In their coverage of Salone del Mobile 2018, Monocle discussed essential materials, particularly marble and its everlasting ability to silence a room. From Arabescato to Calacatta to Carrara, marble has been part of the Italian design vernacular since the days of ancient Rome. For Knoll, the process begins at a marble factory near Foligno, central Italy where stone from various quarries in the country arrive in large rectangular slabs. From there a product-quality manager selects the best pieces of marbles – ones with an even pattern and a good mixture of stone and minerals. Once the shapes of the table tops are drawn onto the marble, cutting and refinement begin.
As Monocle puts it, “If there is one piece of modern furniture that best highlights the stone’s inherent design qualities it might be Eero Saarinen’s Tulip Table…Marble served this ambition in fine fashion: weighty, tactile and long lasting, with aesthetic virtues that express artistic pedigree.” While a longstanding classic for Knoll, the brand’s marble range includes other iconic designs by Piero Lissoni, Marcel Breuer, Marc Krusin, and Florence Knoll. This year, as part of the brand’s celebration of its 80th anniversary, Saarinen Side Tables, Grasshopper Tables, and Laccio Side and Coffee Tables are all offered with a new marble finish: Rosso Rubino – a finish that resembles “the surface of Mars in a particularly vicious storm.”
Stringent rules and standards set by Knoll and limited time - mountain quarries are closed from autumn to spring - the challenges are plentiful, and yet there is nothing quite like a cold-to-the-touch, mesmerizing sheet of marble. Monocle writes, “Great art requires great sacrifice and a Knoll table is no exception.”

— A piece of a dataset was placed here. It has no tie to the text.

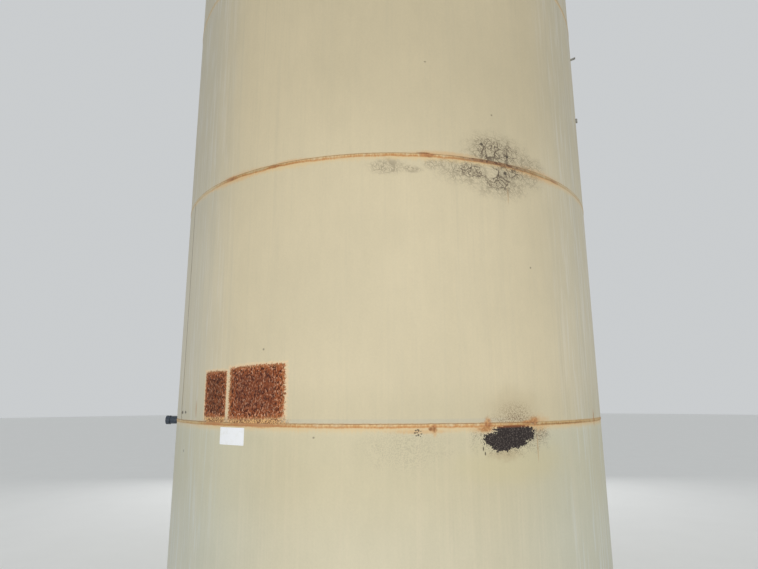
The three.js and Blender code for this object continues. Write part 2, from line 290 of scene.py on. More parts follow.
# %% Shell plates
UPPER_NOZZLE_HEIGHT = RIM_TOP - 0.237
OUTLET_HEIGHT = 10 * INCH
COUPLING_HEIGHT = 50 * INCH
UPPER_PIPE, OUTLET_PIPE, COUPLING_SLEEVE = 1.75 * INCH, 2.25 * INCH, 1.5 * INCH
SHELL_HOLES = {
    "plate_1_back": [(OUTLET_HEIGHT, OUTLET_PIPE), (COUPLING_HEIGHT, COUPLING_SLEEVE)],
    "plate_4_back": [(UPPER_NOZZLE_HEIGHT, UPPER_PIPE)],
}
DRILL_IN, DRILL_OUT = RADIUS - 0.1, RADIUS + 0.1


def thicken(piece, thickness, side=-1):
    """Gives a sheet its wall, inwards, or outwards where the side is 1."""
    return modify(piece, "SOLIDIFY", thickness=thickness, offset=side, use_even_offset=True)


def half_plate(name, low, high, joint, side):
    """One rolled plate of a course. The back one starts at its joint, and the front one half a turn later."""
    plate = upright(name, RADIUS, low, high, SHELL_STEPS, ends="NOTHING")
    kept_side = polar(joint + 90, side)
    drop_faces(plate, lambda place, face: place.dot(kept_side) < 0)
    thicken(plate, PLATE)
    for height, radius in SHELL_HOLES.get(name, []):
        drill(plate, radius, DRILL_IN, DRILL_OUT, height)
        merge_slivers(plate)
    return smooth(plate, 30)


shell_plates = []
for count, joint in enumerate(JOINTS):
    for side, half in ((1, "back"), (-1, "front")):
        plate = half_plate(f"plate_{count + 1}_{half}", SEAMS[count], SEAMS[count + 1], joint, side)
        shell_plates.append((plate, f"course_{count + 1}_{half}"))
print("shell plates:", len(shell_plates))

# %% [markdown]
# ## Weld beads
# A bead is about 18 mm wide and stands 2 to 3 mm proud, with the uneven ripple of a hand-held electrode. A
# torus as large as the shell is flattened towards the plate, and Displace with a fine clouds texture moves
# its skin by a few tenths of a millimetre. The upright joints get the same bead, as a thin bar cut into
# rings along its length.

# %% Girth beads
ripple = bpy.data.textures.new("bead_ripple", "CLOUDS")
ripple.noise_scale = 0.011
ripple.noise_depth = 2
BEAD_RIPPLE, FILLET_RIPPLE = 0.0009, 0.0012
FOOT_FILLET = 0.0059


def roughen(bead, strength):
    modify(bead, "DISPLACE", texture=ripple, texture_coords="LOCAL", strength=strength, mid_level=0.5)
    return smooth(bead, 60)


def hoop(name, radius, thickness, steps, place=(0, 0, 0), turn=(0, 0, 0)):
    clear()
    bpy.ops.mesh.primitive_torus_add(
        major_segments=steps,
        minor_segments=10,
        major_radius=radius,
        minor_radius=thickness,
        location=place,
        rotation=turn,
    )
    return named(name)


def ring_bead(name, height, half_width=BEAD_HALF, rise=BEAD_HEIGHT, steps=1200):
    bead = hoop(name, RADIUS, rise, steps, (0, 0, height))
    bpy.ops.transform.resize(value=(1, 1, half_width / rise))
    return roughen(settle(bead), BEAD_RIPPLE)


girth_beads = [(ring_bead(f"girth_bead_{count}", SEAMS[count]), f"girth_weld_{count}") for count in (1, 2, 3)]
girth_beads.append((ring_bead("rim_bead", SHELL_TOP), "rim_weld"))
girth_beads.append((ring_bead("foot_bead", PLATE, FOOT_FILLET, FOOT_FILLET, 720), "foot_weld"))
print("ring beads:", len(girth_beads))


# %% Upright beads
BEAD_RING_GAP = 0.014


def bar_bead(name, start, end, turn=Matrix(), half_width=BEAD_HALF, rise=BEAD_HEIGHT):
    """A bead between two places. Its flat side is turned by this matrix towards the plate."""
    length = (end - start).length
    clear()
    bpy.ops.mesh.primitive_cylinder_add(vertices=12, radius=rise, depth=length)
    bead = named(name)
    bpy.ops.transform.resize(value=(1, half_width / rise, 1))
    settle(bead)
    pick(bead, "EDGE", lambda place, edge: abs(place.z) < 0.1 * length)
    bpy.ops.mesh.subdivide(number_cuts=max(2, int(length / BEAD_RING_GAP)))
    clear()
    bead.data.transform(Matrix.Translation((start + end) / 2) @ turn)
    return roughen(bead, BEAD_RIPPLE)


upright_beads = []
for count, joint in enumerate(JOINTS):
    for end, angle in (("a", joint), ("b", joint + 180)):
        foot, head = (polar(angle, RADIUS, height) for height in SEAMS[count : count + 2])
        upright_beads.append(bar_bead(f"upright_bead_{count + 1}{end}", foot, head, turned(angle)))
print("upright beads:", len(upright_beads))

# %% [markdown]
# ## Roof
# The roof is a dished sheet in two halves: a straight flange, a knuckle where the sheet bends over, and a
# cone that rises about 10 cm. A circle is extruded upwards for the flange and then inwards, ring by ring,
# to the apex. Bevel rounds the knuckle. The halves are split on the X axis, thickened inwards and drilled
# for the manway and the vent.

# %% Roof halves
KNUCKLE = 1 * INCH
CONE_RISE = 0.098
MANWAY_DISTANCE, VENT_DISTANCE = 1.150, 1.050
MANWAY_PLACE, VENT_PLACE = (0, MANWAY_DISTANCE), polar(20, VENT_DISTANCE).xy
MANWAY_NECK = 20 * INCH / 2
VENT_BORE = 4.4 * INCH / 2
RING_SCALES = [0.985, 0.94, 0.88, 0.8, 0.7, 0.58, 0.44, 0.28, 0.12]
ABOVE_ROOF = RIM_TOP + 0.2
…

On the sustainability of the marble industry, Demetrio Apollini, President of Knoll Europe, believes it comes down to using marble, “responsibly for ideas that merit the medium, rather than haphazardly applying it to any purpose.” Monocle concluded and responded saying, “And if we share Saarinen’s vision – that his table is a descendant of the Parthenon or the statues of Bernini – then can there be a more fitting ode to this noble stone?”